On April 7, 2021, the Eleventh Circuit Court of Appeals rendered its opinion in Gil v. Winn-Dixie Stores, Inc., reversing the trial court’s decision against Winn-Dixie, holding that websites are not places of public accommodation under Title III of the Americans with Disabilities Act (“ADA”) and an inaccessible website is not necessarily equal to the denial of goods or services.  See Gil v. Winn-Dixie Stores, Inc., No. 17-13467 (11th Cir. Apr. 7, 2021).

The Eleventh Circuit explained that the statutory definition of “public accommodation” includes only “tangible, physical places” which do not include intangible places or spaces, such as websites.  The Court explained that it cannot judicially amend Title III’s definition to include websites, because, under the separation of powers doctrine, this must be left to Congress.

The Eleventh Circuit directly rejected the “nexus” standard that has been used by many other courts throughout the country. Under this standard, courts have held that, even though websites are not directly included in the definition of places of public accommodation, they can be treated as part of the physical place of public accommodation if there is a strong nexus between the website and the physical store.

The Eleventh Circuit determined the ADA requires that disabled patrons be given equal access to those goods and services, but not necessarily in the identical way as non-disabled patrons. It noted that the statutory requirement to provide auxiliary aids and services permits equivalent but not identical access. The Court found significant that the plaintiff had filled prescriptions and used paper coupons in the store for many years without difficulty. The Court noted that he could continue to do so in the store in the same way despite the website’s alternative, and often faster, ways to refill prescriptions and use online coupons.

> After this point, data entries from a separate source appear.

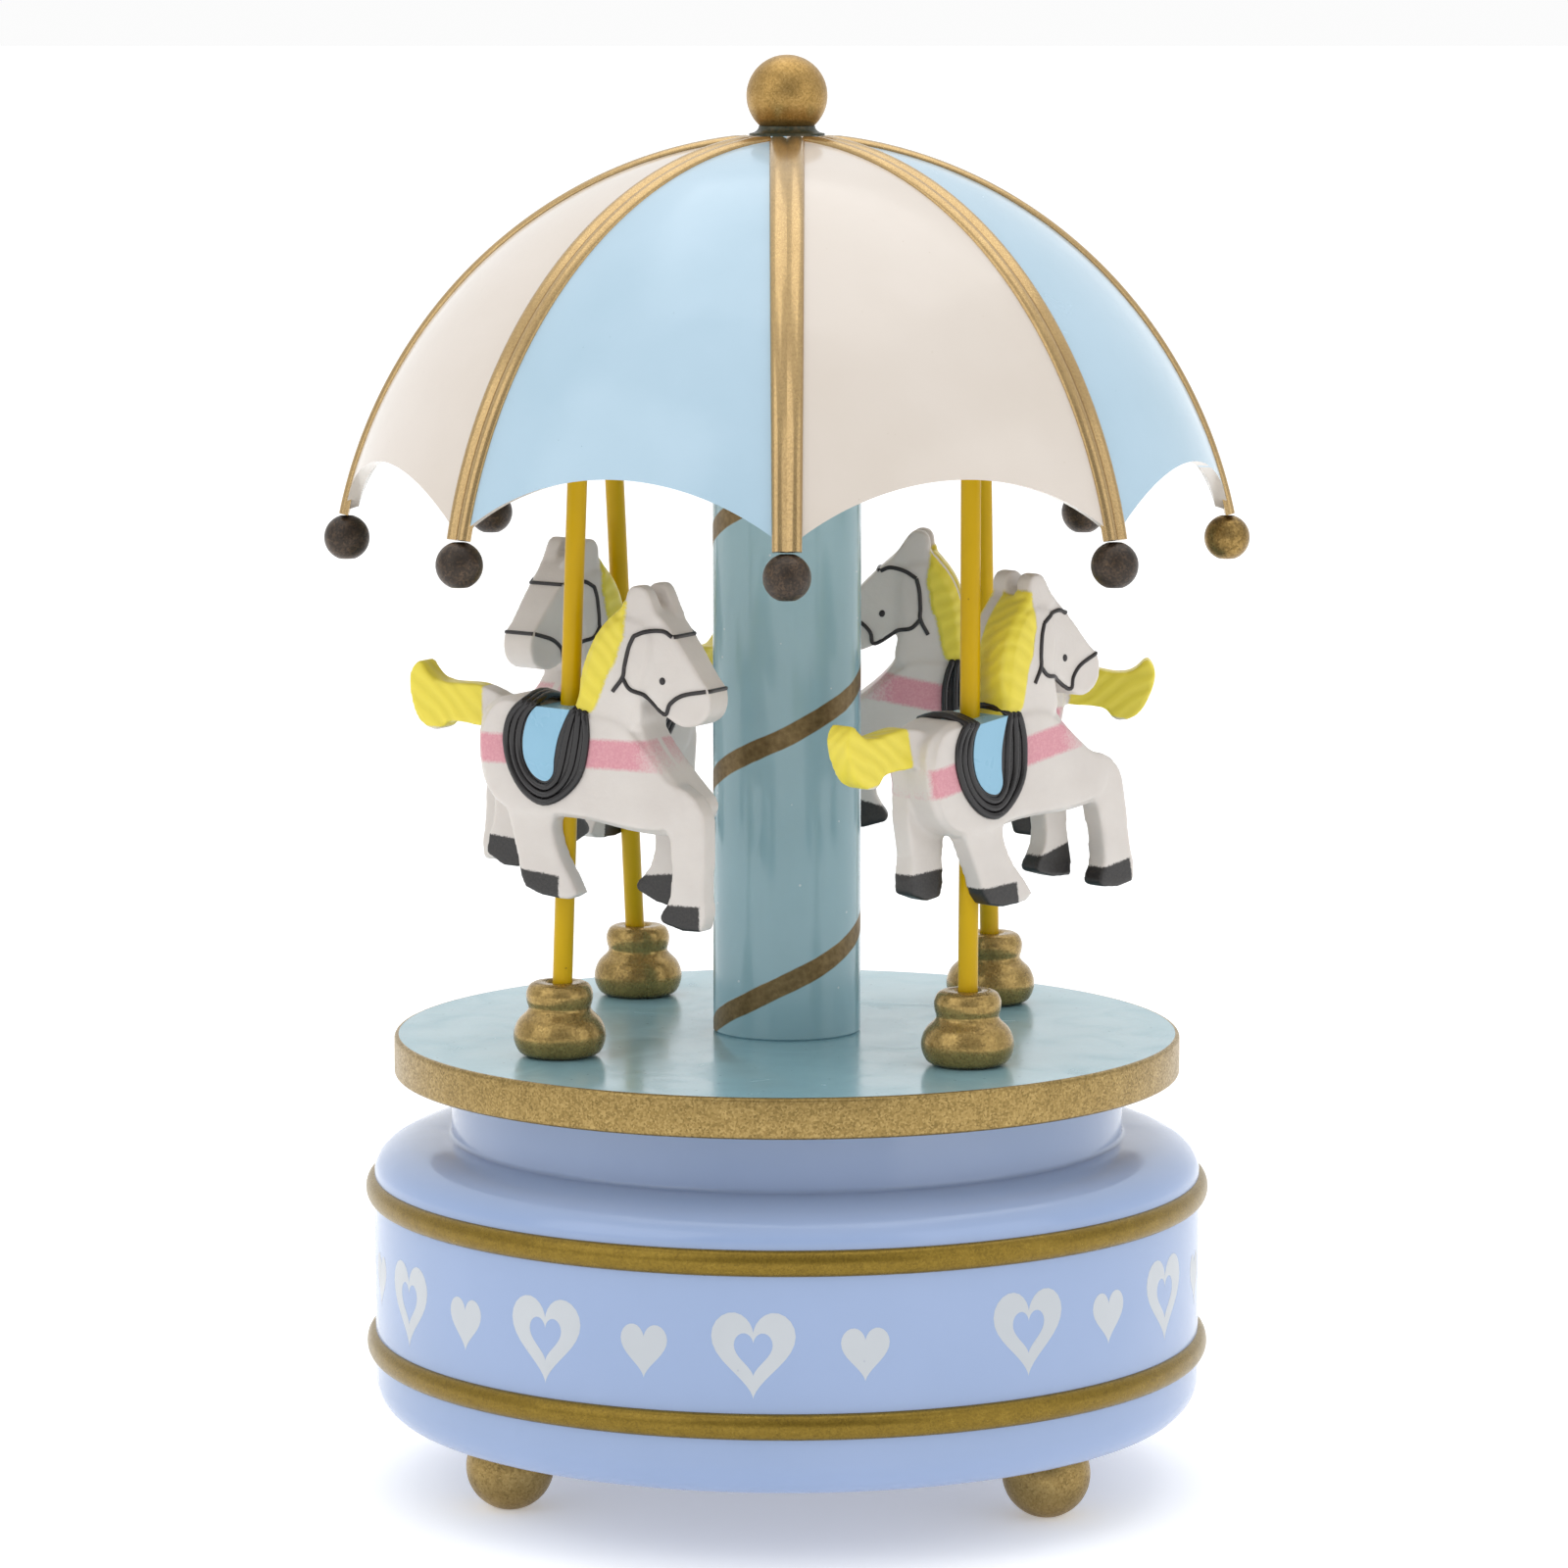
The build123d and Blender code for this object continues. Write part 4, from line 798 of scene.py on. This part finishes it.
def makeSockets():
    # short tubes moulded under the canopy that hold the tops of the poles
    for index in range(1, 5):
        low, high = poleEnds(index)
        radius = hypot(high.x, high.y) + 0.6
        ceiling = domeLevel(innerPanel, radius)
        outer, bore = canopy["socketRadius"], canopy["socketBore"]
        bottom = ceiling - canopy["socketLength"]
        profile = [(bore, bottom), (outer - 0.2, bottom), (outer, bottom + 0.2), (outer, ceiling + 3),
                   (bore, ceiling + 3), (bore, bottom)]
        direction = Vector((high.x, high.y)).normalized()
        socket = turnPiece(f"poleSocket_{index}", profile, 40, at=direction * radius)
        slope = Vector((direction.x * radius / innerPanel[0] ** 2,
                        direction.y * radius / innerPanel[0] ** 2,
                        (ceiling - canopyCentre) / innerPanel[1] ** 2)).normalized()
        seat = Vector((direction.x * radius, direction.y * radius, ceiling)) + slope * 0.5
        pick(socket)
        bpy.ops.object.mode_set(mode="EDIT")
        bpy.ops.mesh.select_all(action="SELECT")
        bpy.ops.mesh.bisect(plane_co=seat * mm, plane_no=slope, clear_outer=True, use_fill=True)
        closeUp(socket)
        finish(socket, "carousel", "canopy_plastic", creamLacquer)


beads = {"count": 8, "flat": 0.93, "hole": 0.9, "steps": 40, "golden": 3}


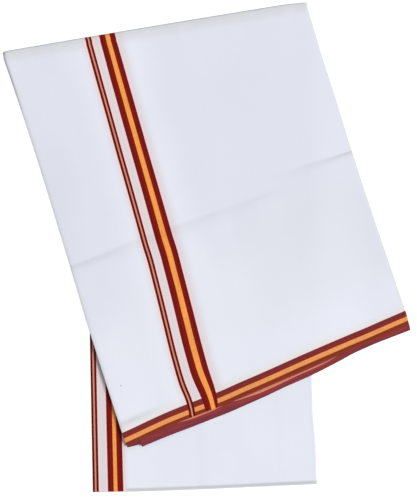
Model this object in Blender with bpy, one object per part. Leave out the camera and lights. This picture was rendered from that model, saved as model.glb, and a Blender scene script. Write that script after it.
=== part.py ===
"""A dhoti, folded into a long packet and laid down doubled over.

The cloth is one unstitched length, pleated eight times across its width into a
flat packet. The packet lies on the floor as the back section; it turns over in
one soft, slightly oblique fold at the top, and comes back down over itself as
the front section, which lies askew and reaches past the back one on both sides.

Metres, +Z up. The origin is on the floor under the middle of the outline, and
+Y runs from the hems towards the fold.
"""
import bpy
import numpy as np

MM = 0.001

# ---- the cloth, in thickness ------------------------------------------------
CLOTH = 1.2 * MM            # wall of a layer that shows, with the air it traps
GAP = 0.3 * MM              # air between one solid and the next
FOLD_AIR = 0.15 * MM        # more of it round the fold, where flat faces cut the curve
BACK_CORE = 3.3 * MM        # hidden layers of the back section
FRONT_CORE = 2.1 * MM       # hidden layers of the front section
LOFT = 2.0 * MM             # how much the stack swells towards the top fold
LOFT_SHARE = 0.16           # the stretch of the front section that swells
PANEL_EDGE = 0.3 * MM       # rounding along the edge of a single layer
FOLD_DEPTH = 12.0 * MM      # the top fold, from its crest to where it lies flat
SLIT_DEPTH = 3.0 * MM       # the slit inside the fold, same way
TUCK_UNDER = 10.0 * MM      # the front panel's end under the fold, on the floor

# ---- the outline, seen from above -------------------------------------------
# Corners, in X and Y. The fold corners are on the crest of the top fold.
FOLD_LEFT = (-305.4 * MM, 293.8 * MM)
FOLD_RIGHT = (149.3 * MM, 369.7 * MM)
HEM_LEFT = (-120.8 * MM, -298.7 * MM)
HEM_RIGHT = (304.9 * MM, -116.2 * MM)
BACK_LEFT = (-170.5 * MM, -367.1 * MM)
BACK_RIGHT = (166.7 * MM, -354.5 * MM)

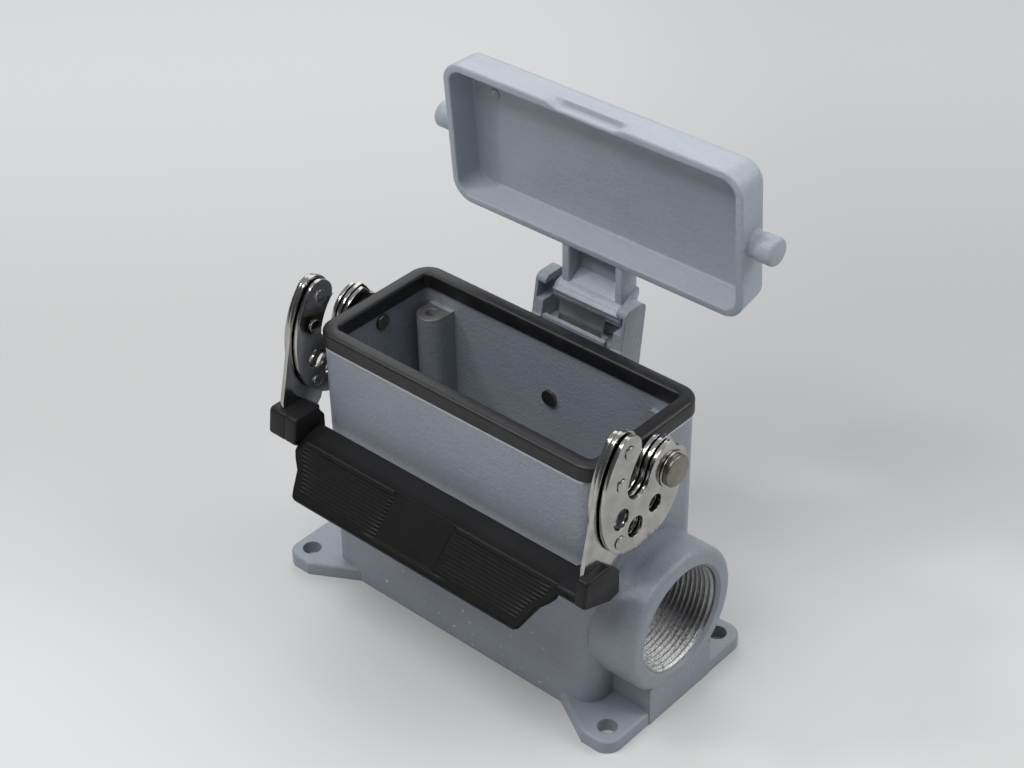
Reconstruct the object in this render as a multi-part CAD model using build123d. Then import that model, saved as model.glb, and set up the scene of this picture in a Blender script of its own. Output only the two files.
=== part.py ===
# Heavy duty rectangular connector: surface mounting housing with a threaded side entry, a hinged
# cover and one locking lever that swings along the long side.
# X runs along the length towards the entry, Y towards the hinge and Z up. The origin is the middle
# of the mounting face. The cover stands open and the lever hangs down.
from math import cos, radians, sin
import os

from build123d import *

os.makedirs("parts", exist_ok=True)

# Housing body
body_length = 95.0
body_width = 42.4
body_corner = 5.5
wall = 3.2
cavity_corner = 2.6
floor_thickness = 3.5

# Mounting flange: overhangs are measured out from the body's walls
flange_overhang_x = 12.3
flange_overhang_y = 7.7
flange_thickness = 4.0
flange_corner = 4.5
flange_edge_round = 0.8
ear_length = 9.3
ear_run = 13.5
hole_overhang_x = 7.0
hole_overhang_y = 2.1
mounting_hole_radius = 2.65

# Threaded entry boss
entry_reach = 12.5
entry_height = 27.5
entry_radius = 20.5
mouth_rise = 31.6
entry_edge_round = 1.8
entry_bore_radius = 15.2
entry_bore_length = 17.0
entry_chamfer = 0.9
entry_overlap = 2.0
foot_web_width = 25.4
foot_web_height = 12.0

# Pillars that take the insert's screws
pillar_inset_x = 8.75
pillar_inset_y = 7.7
pillar_radius = 4.2
pillar_drop = 6.8
screw_hole_radius = 1.65
screw_hole_depth = 14.0

# Gasket
gasket_rise = 2.3
gasket_lap = 2.3
gasket_outer_lip = 0.55
gasket_inner_lip = 0.7
gasket_edge_round = 0.7

# Pivot pegs
pivot_drop = 5.3
pad_radius = 5.2
pad_height = 0.65
shank_radius = 1.9
collar_radius = 4.6
collar_length = 1.55
journal_radius = 3.0
journal_clearance = 0.05
washer_radius = 5.0
washer_play = 0.1
washer_thickness = 0.45
head_radius = 4.4
head_thickness = 1.5
head_round = 0.4
tail_radius = 2.3
tail_thickness = 0.9
tail_round = 0.6

# Hinged cover, given as it lies closed
cover_lap_x = 1.5
cover_lap_y = 0.4
cover_seat_gap = 0.1
cover_depth = 10.8
cover_corner = 6.5
cover_wall = 2.3
cover_floor = 2.4
cover_inner_corner = 4.6
cover_draft = 5.0
cover_edge_round = 2.2
cover_travel = 85.5
peg_radius = 3.9
peg_length = 6.8
peg_height = 5.5
peg_chamfer = 0.6
rim_notch_length = 21.0
rim_notch_height = 3.4
rim_notch_depth = 0.8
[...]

The Eleventh Circuit’s decision is significant for businesses that operate fully online businesses because it holds that a website itself is not a place of public accommodation to which the ADA applies. Although the Eleventh Circuit has made this decision, it is unclear if other circuits will follow or if states will develop their own disability statutes to address online businesses operating in their state. Online businesses should determine the interplay between federal and state disability laws to determine the best course of action to make sure they are compliant with the ADA.